11月の新刊『柳は萌ゆる』刊行に寄せて
東北の地で問われた“日本百年の計” 平谷美樹
幕末の盛岡藩に楢山佐渡という若い加判役(家老)がいました。
佐渡は、戊辰戦争末期に藩論を佐幕と決し、総大将として新政府側についた秋田藩に攻め込みます。そして戦は新政府軍に敗北し、全ての責任をおって三十九歳の若さで刎首となった男です。
辞世の句は、こうです。
花は咲く 柳は萌ゆる 春の夜に
うつらぬものは もののふの道
時は移ろっても、もののふの道は変わることはない。わたしはその道を進んでいく――。そのように解釈されてきました。
素晴らしい加判役であったという評価がある一方、「時流を見極められず、古くさい報恩の思いから、盛岡藩を危機に陥れた愚かな加判役」という評価も聞きます。
地元盛岡でも、佐渡に関する評価は二つに分かれます。
数年前、楢山佐渡を主人公にした小説を書こうと思い立ち、資料を集め始めました。その時点で、わたしには前述した程度の知識しかありませんでした。
調べるうちに、面白い資料を見つけました。
嘉永六年(一八五三)に盛岡藩の沿岸部、三閉伊地方で起きた大きな一揆の研究書です。〈三閉伊一揆〉と呼ばれるその暴動は、一万六千人余りの農民、漁民、町人が蜂起し越境して仙台藩を巻き込み、盛岡藩に税の軽減や藩政の改革を要求しました。隣藩を仲介者に使い、一揆勢は多くの要求を通し、首謀者を処罰しないという約束までとりつけて、勝利を勝ち取りました。日本の歴史の中でも希有な例です。
一揆終息に至るまでの交渉で、一揆勢は盛岡藩の役人に、「仁政を垂れた加判役らを罷免するような藩には帰れない」という趣旨の言葉を述べます。
その「仁政を垂れた加判役ら」の中に、楢山佐渡がいました。一揆勢にまで、優れた加判役として認められていたのです。
佐渡の功績を語る上で必ず出てくるのが、贅沢三昧で財政を逼迫させたと言われる三十八代盛岡藩主南部利済と、お側衆の石原汀、田鎖茂左衛門、川島杢左衛門です。石原らは〈三奸〉と呼ばれました。
佐渡は彼らの悪政を正すために尽力したとされているのですが――。
歴史は勝者によって語られますから、新政府側の立場で書かれた書物の楢山佐渡の姿は、時勢に追いつけなかった古い考えの愚将です。また、岩手の歴史の中では、藩主の座を追われた利済や石原らは盛岡藩を貧困の中に陥れた悪漢として描かれます。

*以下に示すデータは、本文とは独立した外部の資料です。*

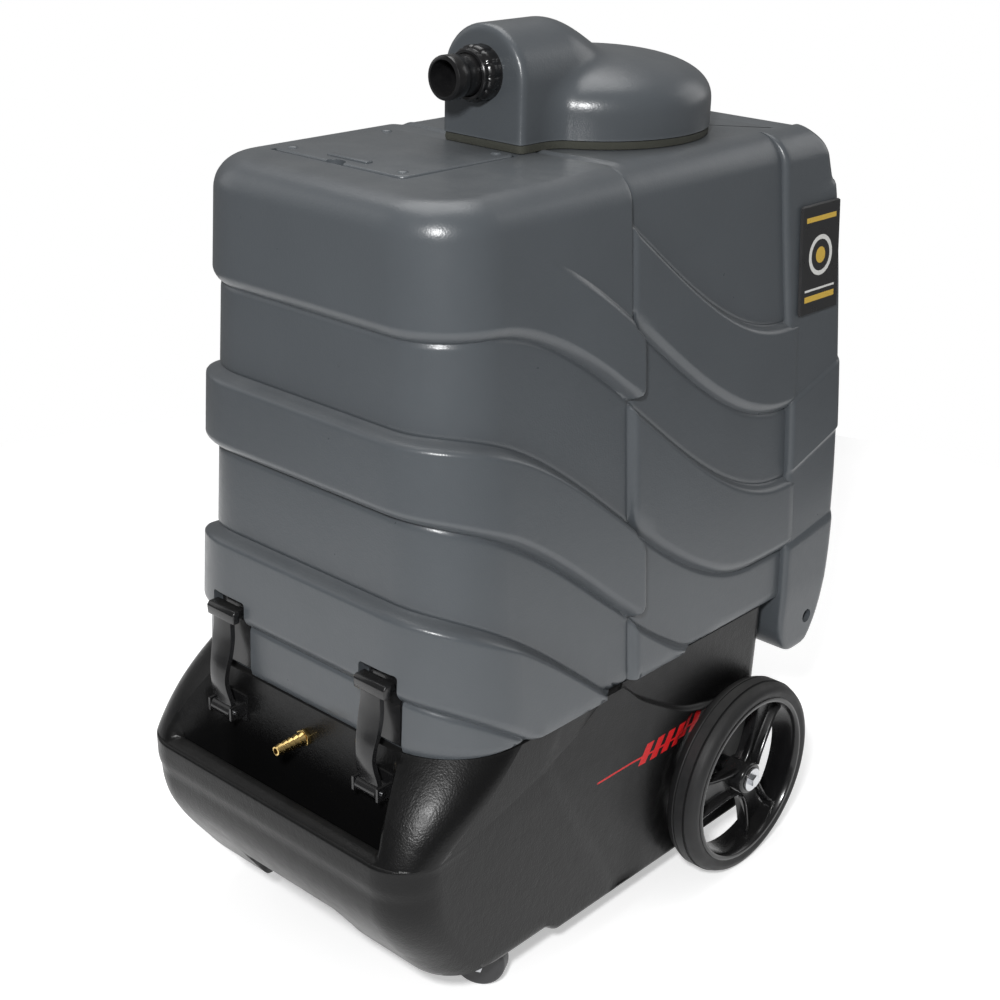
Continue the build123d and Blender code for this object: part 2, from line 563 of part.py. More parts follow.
def hose_barb():
    """Brass hose barb with its threaded root, lock ring and ridges."""
    barb = rod_y(0, FRONT_Y - 6, FRONT_Y + 12, BARB_Z, BARB_SHANK_R)
    barb += extrude(Pos(0, FRONT_Y, BARB_Z) * Rot(90, 0, 0) * RegularPolygon(10, 6), amount=6)
    y = FRONT_Y - 6
    for i in range(5):
        y0 = y - 7.5 * i
        ridge = Pos(0, y0 - 3.75, BARB_Z) * Rot(90, 0, 0) * Cone(7.6 - 0.35 * i, 5.4, 7.5)
        barb += ridge
    return barb - rod_y(0, FRONT_Y - 60, FRONT_Y + 20, BARB_Z, 3.5)


def front_foot():
    """Small moulded tie-down block under the middle of the front lip."""
    return box(-22, 22, FRONT_Y - 12, FRONT_Y + 30, TUNNEL_Z - 14, TUNNEL_Z)


# ---- rear panel and its controls ----

SWITCH_XS = (-66.0, -38.0, -10.0, 18.0)
SWITCH_Z = PANEL_Z - 34.0
GAUGE_X, GAUGE_Z, GAUGE_R = -48.0, PANEL_Z + 38.0, 26.0
KNOB_X, KNOB_Z = 24.0, PANEL_Z + 38.0
OUTLET_X, OUTLET_Z = 74.0, PANEL_Z + 38.0
INLETS = ((62.0, PANEL_Z - 44.0), (-2.0, PANEL_Z + 2.0))


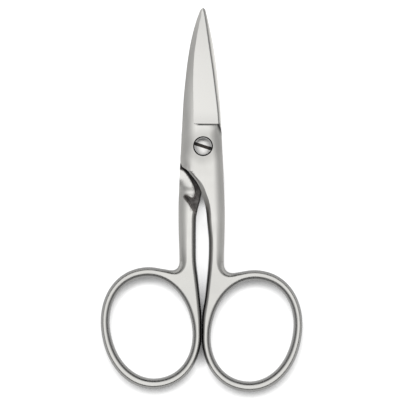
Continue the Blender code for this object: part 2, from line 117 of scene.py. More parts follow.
# %% [markdown]
# ## Outlines
#
# A half is drawn once in plan, in its own view from outside: the middle line is x = 0, the pivot
# line is y = 0, and the cutting edge and the finger bow are on the right. Each row holds x, y, the
# width of the bevelled flank there and how high it starts, all as shares of the sizes above, and
# then how round and how soft the flank is. A few rows and a smooth curve through them are easier
# to correct against a photo than hundreds of points.

# %% Outline rows of the blade and the joint
SPINE_SHARES = (
    (0.061, 1, 2, 0.13), (-0.02, 0.99, 2, 0.13), (-0.13, 0.95, 2, 0.15), (-0.305, 0.86, 1.8, 0.22),
    (-0.496, 0.728, 1.5, 0.27, 0, 0.1), (-0.663, 0.557, 1.43, 0.36, 0, 0.3),
    (-0.777, 0.386, 1.57, 0.42, 0, 0.5), (-0.867, 0.214, 1.8, 0.4, 0, 0.8),
    (-0.921, 0.043, 1.8, 0.33, 0, 1),
)
EDGE_SHARES = (
    (0.858, 0.015), (0.806, 0.129), (0.695, 0.3), (0.575, 0.47), (0.432, 0.643), (0.292, 0.814),
    (0.2, 0.92), (0.13, 0.98), (0.1, 0.996), (0.061, 1),
)
CHEEK_SHARES = (
    (-0.961, 0.296, 1.8, 0.33, 0, 1), (-0.996, -0.3, 1.65, 0.34, 0, 1),
    (-1.016, -0.61, 1.6, 0.35, 0, 1), (-0.985, -0.8, 1.5, 0.36, 0, 1),
    (-0.935, -0.97, 1.4, 0.38, 0, 1),
)
SWEEP_SHARES = (
    (-0.935, -0.97, 0.22, 0.88), (-0.86, -1.03, 0.23, 0.88), (-0.696, -1.135, 0.25, 0.87),
    (-0.514, -1.35, 0.28, 0.87), (-0.314, -1.59, 0.33, 0.85), (-0.173, -1.804, 0.42, 0.8),
    (-0.04, -2.09, 0.48, 0.72),
)
FLANK_SIDE_SHARES = (
    (1.075, -2.09, 1.4, 0.46, 0, 1), (1.04, -1.135, 1.3, 0.46, 0, 1),
    (0.992, -0.182, 1.38, 0.44, 0, 1), (0.969, 0.296, 1.52, 0.38, 0.15, 0.8),
    (0.94, 0.77, 1.6, 0.2, 0.8, 0.2), (0.902, 0.92, 1.55, 0.18, 0.95),
    (0.874, 1.01, 1.5, 0.18, 0.95),
)

# %% Outline rows of the handles, the lobe and its hook
FRONT_INNER_SHARES = (
    (0.028, -2.329, 0.52, 0.66), (0.108, -2.567, 0.54, 0.6), (0.178, -2.853, 0.55, 0.52, 0.05),
    (0.232, -3.22, 0.55, 0.38, 0.3), (0.264, -3.62, 0.55, 0.27, 0.55),
    (0.343, -4.47, 0.55, 0.22, 0.65), (0.329, -5.43, 0.55, 0.22, 0.75),
)
REAR_INNER_SHARES = (
    (0.02, -2.3, 0.5, 0.48, 0.15), (0.076, -2.61, 0.52, 0.42, 0.25),
    (0.16, -2.91, 0.54, 0.36, 0.35), (0.243, -3.29, 0.55, 0.28, 0.5),
    (0.268, -3.9, 0.55, 0.24, 0.6), (0.272, -4.7, 0.55, 0.22, 0.65),
    (0.262, -5.43, 0.55, 0.22, 0.75),
)
SHANK_OUTER_SHARES = (
    (1.055, 0.96, 0.85, 0.42, 0, 0.6), (1.065, 0.86, 0.88, 0.5, 0, 0.6),
    (1.09, 0.74, 0.94, 0.5, 0, 0.6), (1.105, 0.6, 1.1, 0.48, 0, 0.8),
    (1.095, 0.434, 1.4, 0.46, 0, 1),
)
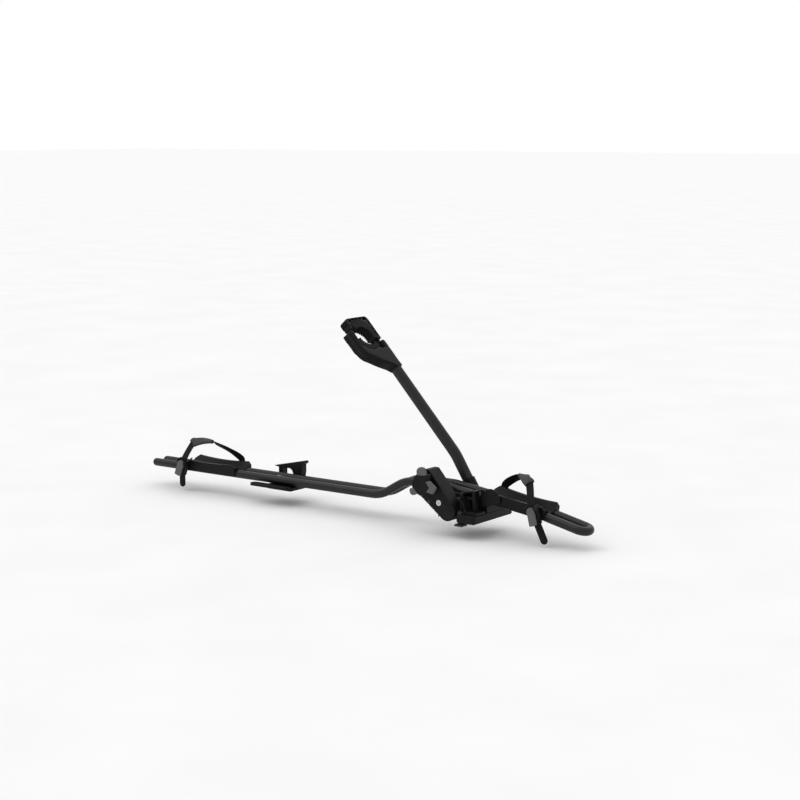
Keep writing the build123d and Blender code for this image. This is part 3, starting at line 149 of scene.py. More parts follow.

資料を読み進めるうちに、色々な疑問が涌いて来ました。
果たして佐渡は愚かな加判役であったのか?
果たして佐渡は〈もののふ〉の鑑であったのか?
本当に南部利済は悪政を布いた藩主で、石原らは三奸であったのか?
そして、少し見方を変えてみると、がらりと様相が変わって見えることに気づきました。辞世の句の意味もまったく異なる解釈が成り立つのです。
佐渡は、秋田との戦を決心する前に京都に赴き、西郷吉之助(隆盛)や木戸貫治(孝允)、岩倉具視らと会見した上で「薩長の尊皇は真の尊皇にあらず」と判断し、奥羽越列藩同盟の一員として秋田藩との戦を決するのです。
佐渡の藩政改革についての様々なアイディアを見ると、けっして愚かな人物ではないことがわかります。その佐渡が、新政府の重要人物たちからその思想を聞き、それでも旧幕府軍についたのは、それなりの理由があるはず。
わたしは小説の中で佐渡に「薩長に日本を渡してしまえば百年、二百年の計を誤る」という意味のことを語らせました。
薩長が日本の頂点に立った時から百五十年。果たして世の中はどのように変わったでしょうか?
地方にもよりますが、戊辰戦争は住民の心に大きな傷を残し、その子孫の代になっても未だに恩讐は消えていません。
それは、遥かな昔から今日に至るまで「都合の悪いことは何事も曖昧なままに終わらせる」日本という国の体質であるようにも思います。
今の日本の姿が、百年、二百年の計を誤った結果でなければいいのですが。